Brown and Castillo have travelled to Haiti multiple times and spent weeks working in their quest to launch Haitian Harmony and the accompanying music program developed by UK Opera Theatre.
During their first trip to Haiti in June, the UK students learned local songs and worked to identify talented kids from a school of about 250 children in Ouanaminthe, a city of 100,000 people near the border of the Dominican Republic in northeast Haiti.
After selecting a choir of more than 30 Haitian boys and girls, the duo returned to Haiti in late July to begin creating a concert program for the children to perform. After more than a month of preparation, Brown and Castillo conducted the students in Kentucky for multiple performances surrounding the World Equestrian Games.
Matheny will be discussing Shoulder to Shoulder, a Cincinnati-based nonprofit that connects U.S. universities with the Honduran government to reduce poverty in rural areas through programs in health, education, nutrition and environmental hygiene. UK is one of the organization's partner institutions.
Shoulder to Shoulder "seeks to create an integrated healthcare system providing primary care physician access within a one hour walk and specialty services within a one hour drive," according to its website. "Our systematic approach provides a high standard of care through affiliations with U.S. universities, and our commitment to local engagement."

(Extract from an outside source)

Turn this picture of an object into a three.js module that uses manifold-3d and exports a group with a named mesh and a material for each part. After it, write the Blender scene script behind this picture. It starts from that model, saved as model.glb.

Israel is a native of Haiti, as well as a physician. She worked in Haiti as a doctor and health program coordinator before coming to the U.S. to study as a Fulbright scholar. She offers the perspective of a Haitian citizen who is also an expert on health issues.
Working with the Center for Public Health System and Services Research (CPHSSR) within the College of Public Health, Israel is gaining specific knowledge in workforce development, health systems quality improvement and other areas.
"In addition to the mentorship, the CPHSSR is actively trying to link me with organizations and institutes that may provide me with resources to implement a health project significantly contributing to the improvement of the Haitian health system," said Israel. "It is important for UK and Lexington, because Haiti is a country neighbor and also because a potential cooperation between UK and Haitian health institutions could have positive consequences for UK."
The Council of Endowed Professors and Chairs plans to host a series of public forums covering a broad range of issues, according to Mike Reid, Council Secretary and Shih-Chun Wang Professor and Chair of the Department of Physiology.
"We wanted to talk to student groups and faculty-led initiatives that focus on Haiti and show their effectiveness and efficiency, but we also wanted a global view of what our government is doing to spread awareness and consciousness in the community," said Reid. "This issue has inherent moral, ethical, economic, and political implications, but there are many opportunities for collaboration. Different perspectives can illuminate a problem."
This spring, the Council plans to bring Harvard law professor and Troubled Assets Relief Program (TARP) Congressional Oversight Panel chair Elizabeth Warren to campus, as well as hosting a one-day forum on community engagement.
The Council will host a reception following the forum at the Boone Center from 4-5:30 p.m.